Le dilemme de notre héros, c’est le choix déchirant entre deux amours. L’un passionnel qu’il éprouve pour Yuan mais qui le condamnerait à rester dans son pays, alors qu’il vit dans des conditions très précaires. L’autre option est un mariage de raison, de pragmatisme, sans sentiment, avec Zhenzhen. Un choix qui lui permettrait de quitter l’Asie pour les USA, avec l’espoir d’accueillir sa mère une fois installé. C’est cette deuxième possibilité pour laquelle va opter Ping-Jui, malgré son amour profond pour Taïwan qui restera à jamais dans son coeur.
« Tea Time »
La fougue de la jeunesse fait naître en lui le fantasme du rêve américain des films hollywoodiens. Évidemment, une fois sur place tous ses espoirs s’envolent: un appartement à peine plus grand que celui qu’il occupait avec sa mère, des heures de travail comparables, et un mariage en pleine déroute. Avec énormement d’à-propos, Alan Wang va déconstruire le mythe de ce pays idéalisé. Toujours en équilibre, il réussit à critiquer sans détester: son personnage principal ne haït absolument pas sa nouvelle terre d’accueil, mais fait le deuil de ses espoirs. La froideur de ce personnage, une fois âgé, s’explique tout d’un coup.

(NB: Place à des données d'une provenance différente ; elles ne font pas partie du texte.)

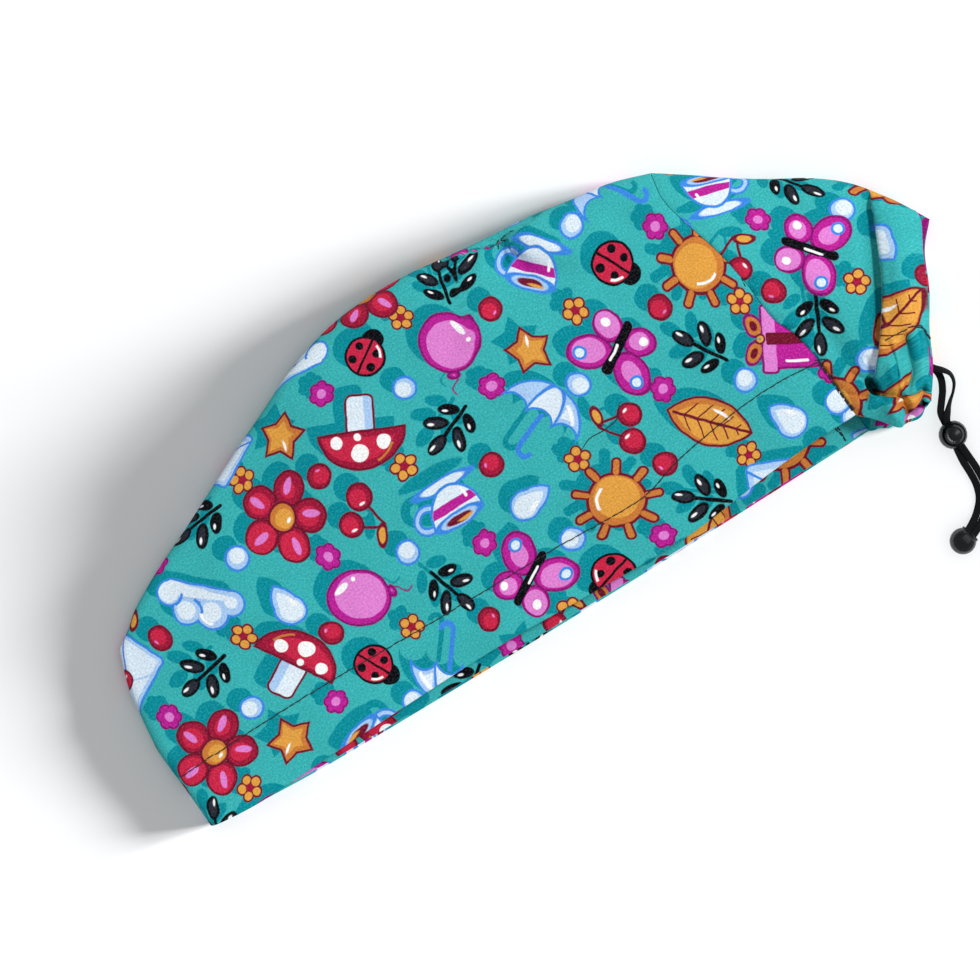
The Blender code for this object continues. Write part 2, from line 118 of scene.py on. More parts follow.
FAR_CASING = [(300.9, -9.4), (295.7, -11.4), (291, -11.3), (284.3, -8.8), (277, -6.2)]

# Height of the near sheet over the floor. Columns: place from the fold (0) to the ear seam
# (1), then shares of PUFF at the edge, a quarter up, half way up, three quarters up, crown.
EAR_SECTION = (1.00, 0.46, 0.74, 0.95, 0.85, 0.34)
FRONT_SECTIONS = [
    (0.00, 0.21, 0.21, 0.21, 0.20, 0.18),
    (0.12, 0.27, 0.35, 0.41, 0.38, 0.23),
    (0.30, 0.32, 0.49, 0.64, 0.60, 0.29),
    (0.50, 0.38, 0.62, 0.84, 0.79, 0.33),
    (0.70, 0.43, 0.71, 0.97, 0.91, 0.35),
    (0.88, 0.46, 0.75, 1.00, 0.90, 0.35),
    EAR_SECTION,
]
BACK_SECTIONS = [
    (0.00, 0.56, 0.56, 0.46, 0.36, 0.26),
    (0.25, 0.60, 0.66, 0.67, 0.55, 0.30),
    (0.50, 0.58, 0.70, 0.80, 0.70, 0.32),
    (0.75, 0.52, 0.72, 0.90, 0.80, 0.33),
    EAR_SECTION,
]

# Soft folds and dents. Columns: start x, y, end x, y, half width, rise.
CREASES = [
    (197.9, 125.2, 202.9, 104.3, 4.3, -3.0),
    (192.2, 121.3, 171.4, 91.3, 6.5, 1.6),
    (203.6, 121.3, 224.4, 99.1, 6.5, 2.0),
    (193.8, 117.6, 212.6, 100.2, 3.5, -1.3),
    (235.2, 114.8, 252.7, 83.5, 5.9, -1.8),
    (320.9, 62.6, 297.4, 19.6, 4.0, -4.4),
    (327.6, 52.2, 306.4, 17.0, 5.4, 3.0),
    (282.2, 10.4, 280.6, 54.8, 4.9, -2.6),
    (97.4, 101.7, 73.9, 54.8, 16.2, -1.1),
    (36.0, 60.0, 58.0, 24.0, 9.0, -0.7),
    (150.0, 28.0, 190.0, 60.0, 12.0, 0.8),
    (225.0, 12.0, 232.0, 42.0, 5.0, -0.8),
    (290.0, 60.0, 284.0, 28.0, 5.0, 0.7),
    (274.0, 70.0, 284.0, 34.0, 4.0, -0.6),
    (300.2, 17.9, 292.0, -1.2, 3.2, 3.8),
    (309.4, 14.2, 299.4, -1.6, 3.0, 3.4),
    (286.2, 1.2, 286.1, -11.1, 3.2, 2.8),
    (196.0, 112.0, 214.0, 105.0, 5.0, -1.0),
]

# Narrow tucks with a sharp bottom. Columns: line, half width, rise, cloth hidden in the tuck.
TUCKS = [
    ([(305.8, 18.5), (302.4, 9.2), (299.5, 2.6), (294.4, -2.7)], 1.5, -4.4, 9.0),
    ([(312.2, 13.5), (309.1, 5.0), (303.0, -3.9)], 1.2, -3.0, 7.0),
    ([(284.6, 3.4), (289.5, -0.5), (294.6, -4.4)], 1.4, -4.6, 8.0),
    ([(293.6, -2.9), (299.0, -4.3), (303.5, -7.7)], 1.3, -3.6, 6.0),
    ([(293.2, -3.3), (291.2, -7.9), (288.0, -11.0)], 1.2, -3.0, 5.0),
    ([(297.6, 17.2), (296.0, 9.0), (293.4, 3.0)], 1.0, -1.6, 0.0),
    ([(309.6, 16.0), (307.4, 10.6), (304.6, 6.4)], 1.0, -1.4, 0.0),
    ([(286.1, 6.3), (283.4, 11.5), (280.0, 16.2)], 1.2, -1.6, 0.0),
    ([(283.0, 4.1), (278.1, 7.2), (275.4, 10.2)], 1.2, -1.2, 0.0),
    ([(287.6, 8.0), (288.4, 12.6), (288.9, 17.4)], 1.0, -1.4, 0.0),
    ([(200.8, 120.8), (198.6, 117.2), (197.6, 112.5)], 0.9, -1.9, 0.0),
    ([(201.6, 120.6), (202.2, 116.4), (204.4, 112.0)], 0.8, -1.6, 0.0),
    ([(199.8, 121.2), (195.4, 118.6), (190.0, 117.6)], 0.9, -1.5, 0.0),
    ([(203.0, 120.8), (207.4, 117.4), (213.0, 115.8)], 0.9, -1.4, 0.0),
    ([(200.2, 120.9), (196.4, 115.6), (191.6, 110.6)], 1.0, -1.2, 0.0),
]
TUCK_SLIDE_REACH = 6.0

# The dark gap between the lap and the casing: centre, half sizes along x and y, depth
GAP_AT, GAP_SIZE, GAP_DEPTH = (285.3, 6.4), (1.9, 3.3), 12.0

# Sharp folds where cloth laps over cloth. Columns: line, rise of the side on the left of the
# line's travel (or, if negative, of the side on its right), cloth hidden under the lap, half
# width of the roll.
LAPS = [
    (
        [
            (325.0, 72.0), (320.3, 59.7), (314.8, 48.3), (309.0, 37.1), (302.6, 27.0),
            (295.5, 17.9), (289.1, 10.4), (284.1, 5.9),
        ],
        3.8, 7.0, 1.8,
    ),
    (
        [
            (331.0, 62.5), (333.0, 56.0), (333.2, 51.0), (331.9, 46.5), (328.9, 41.0),
            (325.0, 33.8), (320.8, 25.8), (316.6, 17.8), (312.4, 10.3),
        ],
        -1.4, 6.0, 1.0,
    ),
    (
        [
            (178.0, 127.0), (186.0, 125.2), (193.0, 123.0), (198.2, 121.8), (204.0, 121.2),
            (208.5, 121.2), (212.7, 121.7), (222.0, 122.6),
        ],
        -1.0, 15.0, 0.8,
    ),
]
LAP_OVERHANG = 0.95
LAP_REACH = 10.0
LAP_SLIDE_REACH = 22.0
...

Ping-Jui n’est pas dépourvu d’émotions, il a simplement choisi de les cacher derrière un masque de pudeur, qui rendra sa relation avec sa fille complexe. À travers les flashbacks, et grâce à l’interprétation somptueuse de Tzi Ma, on devine un homme au bord de l’explosion sentimentale, condamné à perpétuellement intérioriser. Un personnage qui pensait avoir fait le meilleur choix mais qui se rend finalement compte qu’il est passé à côté de sa vie.
La relation père/fille va devenir un nouvel axe de réflexion du film. Incapable de s’ouvrir émotionnellement, Ping Jui ne peut réconforter son enfant qui est devenu à son tour une jeune adulte en pleine rupture amoureuse. Alors que le contact semble de prime abord coupé, on devine une relation bien plus profonde par des attitudes, des gestes communs aux deux personnages. Alan Wang réussit le pari de restituer cette filiation par des moments de silence. Un véritable équilibre qui offre au film une dimension affective de plus.
Cette réflexion sur le temps qui passe, que l’on ne peut jamais rattraper et où chaque erreur se paye cash, Alan Yang ne l’impose pas, il la suggère. Avec des plans simples, sobres, toujours justes. Il n’appuie pas son propos, il le souligne. Sa science du montage et du découpage qui rythme son film donne à ce message un niveau de lecture supplémentaire. Comme si le destin de Ping-Jui était une enquête sentimentale, à la recherche de la vérité sur les émotions les plus profondément enfouies de son personnage.
Profondeur, émotions, justesse: tout dans “Tigertail” invite au voyage dans les méandres de la psyché d’un personnage complexe mais parfaitement construit. Une nostalgie et un amour profond pour la terre que ce protagoniste a quittée mais aussi, malgré les regrets, un attachement à sa terre d’accueil.